Leichtfertige Steuerverkürzung bei Kaufleuten

Ein aktuelles Urteil des Bundesfinanzhofs setzt sich insbesondere mit der Frage auseinander, welche Anforderungen bei Prüfung der Leichtfertigkeit an Kaufleute zu stellen sind. 

Auslöser war Unterbleiben einer grunderwerbsteuerlichen Anzeige 

Im zugrunde liegenden Fall bekam der Sohn von seinen Eltern in mehreren Tranchen alle Anteile an einer grundbesitzenden GmbH geschenkt. Keiner der Beteiligten zeigte den Vorgang ordnungsgemäß beim Finanzamt an, obwohl der Notar darauf hinwies, dass unter gewissen Voraussetzungen eine Grunderwerbsteuerpflicht bestehen könne. 

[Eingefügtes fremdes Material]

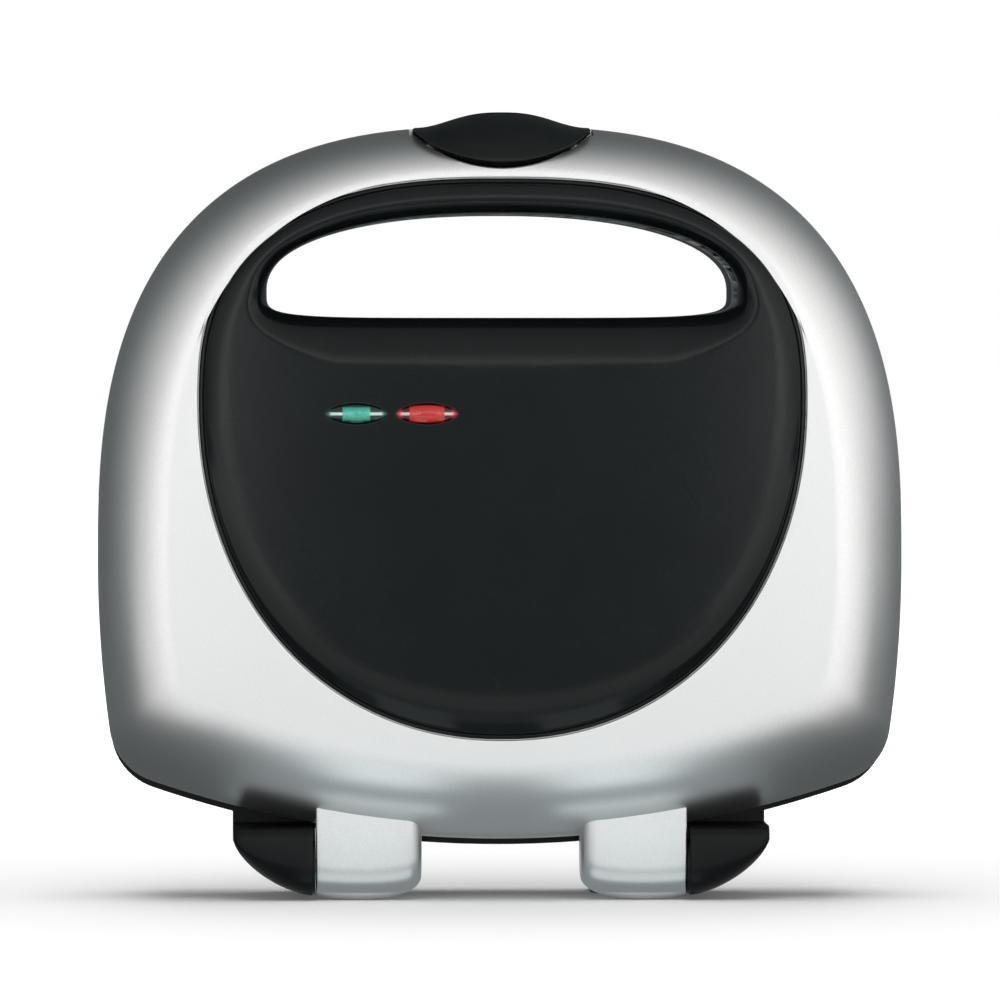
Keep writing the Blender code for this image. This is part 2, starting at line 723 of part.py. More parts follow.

Mehrere Jahre später erlangte das Finanzamt Kenntnis von dem grunderwerbsteuerlich relevanten Vorgang und setzte Grunderwerbsteuer fest. Da nur die verlängerte Festsetzungsfrist bei Vorliegen einer leichtfertigen Steuerverkürzung diese Steuerfestsetzung erlaubte, kam es entscheidend darauf an, ob dem Sohn leichtfertiges Handeln vorzuwerfen war. 

 

Kriterien der Leichtfertigkeit 

Wer einer Anzeigepflicht nicht nachkommt, lässt im Allgemeinen Finanzbehörden pflichtwidrig über steuerlich erhebliche Tatsachen in Unkenntnis und kann deshalb grundsätzlich eine leichtfertige Steuerverkürzung begehen. 

Leichtfertigkeit bedeutet einen erheblichen Grad an Fahrlässigkeit. Ein derartiges Verschulden liegt vor, wenn ein Steuerpflichtiger nach den Gegebenheiten des Einzelfalls und seinen individuellen Fähigkeiten in der Lage gewesen wäre, den aus den einschlägigen gesetzlichen Regelungen sich im konkreten Fall ergebenden Sorgfaltspflichten zu genügen. 

Erkundigungen bei Auskunftspersonen 

Bei Prüfung der Leichtfertigkeit ist zunächst zu berücksichtigen, dass sich der Steuerpflichtige bei rechtlichen Zweifeln über seine steuerlichen Pflichten bei qualifizierten Auskunftspersonen zu erkundigen hat. 

Höhere Anforderungen bei Kaufleuten und ihrem kaufmännischen Tätigkeitskreis

Zu beachten sind immer Ausbildung, Tätigkeit und Stellung des Steuerpflichtigen. Der Erfahrungssatz, dass Kaufleute regelmäßig weitergehende Fähigkeiten als Nichtkaufleute besitzen, ist lediglich eine Ausprägung des Grundsatzes, dass auf die individuellen Fähigkeiten abzustellen ist. Der Umstand, dass ein Steuerpflichtiger über eine bestimmte Ausbildung oder Stellung verfügt, hat Indizwirkung, kann für sich genommen aber noch nicht die Leichtfertigkeit begründen. Es sind vielmehr die persönlichen Fähigkeiten des Steuerpflichtigen im Bereich der betreffenden Steuern zu bewerten. Irrelevant ist, ob privates oder geschäftliches Handeln vorliegt. 

Materiell-rechtlicher Kaufmannsbegriff maßgeblich 

Der Bundesfinanzhof stellt mit diesem Urteil klar, dass kein rein formeller Kaufmannsbegriff gilt. Lediglich aus der formalen Qualifikation (z.B. akademischer Grad) können keine erhöhten Sorgfaltsanforderungen abgeleitet werden. Es ist vielmehr erforderlich, bei den Anforderungen Ausbildung und Tätigkeit des Steuerpflichtigen zu berücksichtigen.